◆ Exercise details: Locate the line that contains "doc.recompute()" in the entries below, then repeat it and every following line through the line that contains "TRAYS = range(1, 5)", exactly, and no others.

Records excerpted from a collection
════════════════════

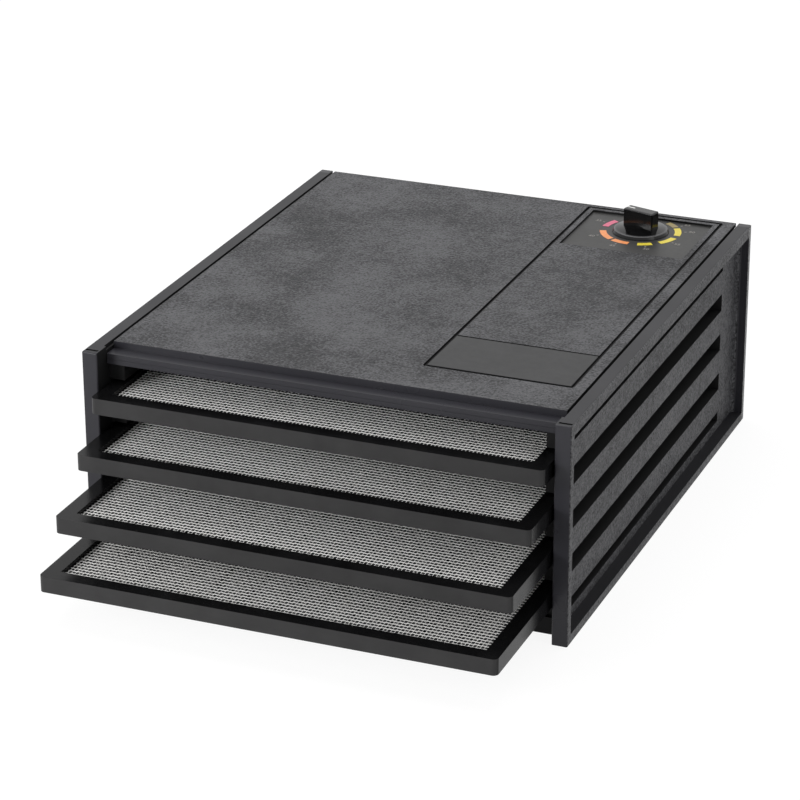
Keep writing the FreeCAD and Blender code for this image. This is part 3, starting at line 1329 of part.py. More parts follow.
FRAME = tray_frame()
SCREEN = ring("screen", "(rim_width + screen_gap)", "screen_floor",
              "screen_floor + screen_thick")
for number, pull in enumerate(PULLS, 1):
    seat = rail_top(RAIL_COUNT - 1 - number)
    in_place(f"tray_{number}_frame", FRAME, pull, seat)
    in_place(f"tray_{number}_screen", SCREEN, pull, seat)

# ---------------------------------------------------------------- checks and export

doc.recompute()
for thing in doc.Objects:
    if "Invalid" in thing.State or "Error" in thing.State:
        raise RuntimeError(f"{thing.Name} failed: {thing.State}")

os.makedirs("parts", exist_ok=True)
for thing in pieces:
    shape = thing.Shape
    if shape.isNull() or not shape.isValid() or not shape.Solids:
        raise RuntimeError(f"{thing.Label} has no valid solid")
    shape.exportStep(f"parts/{thing.Label}.step")
    box = shape.BoundBox
    print(f"{thing.Label:24s} {len(shape.Solids):2d} solids {shape.Volume / 1000:8.2f} cm3 "
          f"x {box.XMin:7.1f} {box.XMax:7.1f} y {box.YMin:7.1f} {box.YMax:7.1f} "
          f"z {box.ZMin:6.1f} {box.ZMax:6.1f}")
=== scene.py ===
import math
import random

import bmesh
import bpy
from mathutils import Matrix, Vector


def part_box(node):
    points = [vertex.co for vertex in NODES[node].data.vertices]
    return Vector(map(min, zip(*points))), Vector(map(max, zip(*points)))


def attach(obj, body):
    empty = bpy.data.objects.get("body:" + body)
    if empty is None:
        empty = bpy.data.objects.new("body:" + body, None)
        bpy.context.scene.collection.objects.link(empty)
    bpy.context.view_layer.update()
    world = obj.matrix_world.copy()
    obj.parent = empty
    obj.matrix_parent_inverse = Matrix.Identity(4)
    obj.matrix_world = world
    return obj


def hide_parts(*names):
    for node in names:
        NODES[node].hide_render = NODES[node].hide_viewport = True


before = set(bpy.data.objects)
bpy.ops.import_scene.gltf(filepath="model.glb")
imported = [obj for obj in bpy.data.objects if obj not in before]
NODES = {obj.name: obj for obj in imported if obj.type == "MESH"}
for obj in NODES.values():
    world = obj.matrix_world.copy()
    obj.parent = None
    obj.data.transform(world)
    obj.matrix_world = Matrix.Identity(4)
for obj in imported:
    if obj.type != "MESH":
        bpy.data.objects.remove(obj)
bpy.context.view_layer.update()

# A box-shaped food dehydrator with four trays. Metres, +Z up, in the CAD frame.

SCENE = bpy.context.scene
SCENE.view_settings.view_transform = "Standard"
MM = 0.001
TRAYS = range(1, 5)

# ---------------------------------------------------------------- camera

AZIMUTH = math.radians(22.144)
ELEVATION = math.radians(23.01)
ROLL = math.radians(-0.197)
AIM = Vector((0.0076, -0.0883, 0.1107))
DISTANCE = 2.3766
LENS = 141.38
CLIP_END = 50


def make_camera():
    """Looks at AIM from the front, turned by AZIMUTH towards +X and raised by ELEVATION."""
    ahead = Vector((-math.sin(AZIMUTH) * math.cos(ELEVATION),
                    math.cos(AZIMUTH) * math.cos(ELEVATION), -math.sin(ELEVATION)))
    level = ahead.cross(Vector((0, 0, 1))).normalized()
    above = level.cross(ahead)
    right = level * math.cos(ROLL) + above * math.sin(ROLL)
    up = above * math.cos(ROLL) - level * math.sin(ROLL)
    camera = bpy.data.objects.new("camera", bpy.data.cameras.new("camera"))
    SCENE.collection.objects.link(camera)
    camera.matrix_world = (Matrix.Translation(AIM - ahead * DISTANCE)
                           @ Matrix((right, up, -ahead)).transposed().to_4x4())
    camera.data.lens = LENS
    camera.data.clip_end = CLIP_END
    SCENE.camera = camera


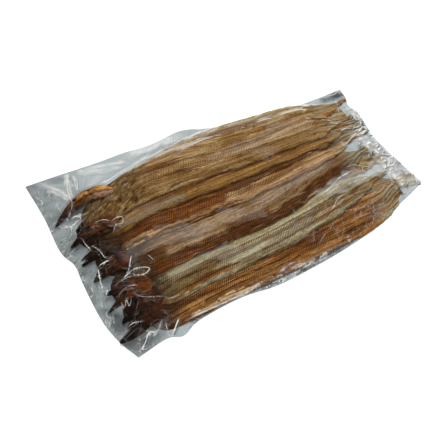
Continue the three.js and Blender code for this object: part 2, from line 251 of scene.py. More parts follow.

════════════════════

◆ Final answer:
doc.recompute()
for thing in doc.Objects:
    if "Invalid" in thing.State or "Error" in thing.State:
        raise RuntimeError(f"{thing.Name} failed: {thing.State}")

os.makedirs("parts", exist_ok=True)
for thing in pieces:
    shape = thing.Shape
    if shape.isNull() or not shape.isValid() or not shape.Solids:
        raise RuntimeError(f"{thing.Label} has no valid solid")
    shape.exportStep(f"parts/{thing.Label}.step")
    box = shape.BoundBox
    print(f"{thing.Label:24s} {len(shape.Solids):2d} solids {shape.Volume / 1000:8.2f} cm3 "
          f"x {box.XMin:7.1f} {box.XMax:7.1f} y {box.YMin:7.1f} {box.YMax:7.1f} "
          f"z {box.ZMin:6.1f} {box.ZMax:6.1f}")
=== scene.py ===
import math
import random

import bmesh
import bpy
from mathutils import Matrix, Vector


def part_box(node):
    points = [vertex.co for vertex in NODES[node].data.vertices]
    return Vector(map(min, zip(*points))), Vector(map(max, zip(*points)))


def attach(obj, body):
    empty = bpy.data.objects.get("body:" + body)
    if empty is None:
        empty = bpy.data.objects.new("body:" + body, None)
        bpy.context.scene.collection.objects.link(empty)
    bpy.context.view_layer.update()
    world = obj.matrix_world.copy()
    obj.parent = empty
    obj.matrix_parent_inverse = Matrix.Identity(4)
    obj.matrix_world = world
    return obj


def hide_parts(*names):
    for node in names:
        NODES[node].hide_render = NODES[node].hide_viewport = True


before = set(bpy.data.objects)
bpy.ops.import_scene.gltf(filepath="model.glb")
imported = [obj for obj in bpy.data.objects if obj not in before]
NODES = {obj.name: obj for obj in imported if obj.type == "MESH"}
for obj in NODES.values():
    world = obj.matrix_world.copy()
    obj.parent = None
    obj.data.transform(world)
    obj.matrix_world = Matrix.Identity(4)
for obj in imported:
    if obj.type != "MESH":
        bpy.data.objects.remove(obj)
bpy.context.view_layer.update()

# A box-shaped food dehydrator with four trays. Metres, +Z up, in the CAD frame.

SCENE = bpy.context.scene
SCENE.view_settings.view_transform = "Standard"
MM = 0.001
TRAYS = range(1, 5)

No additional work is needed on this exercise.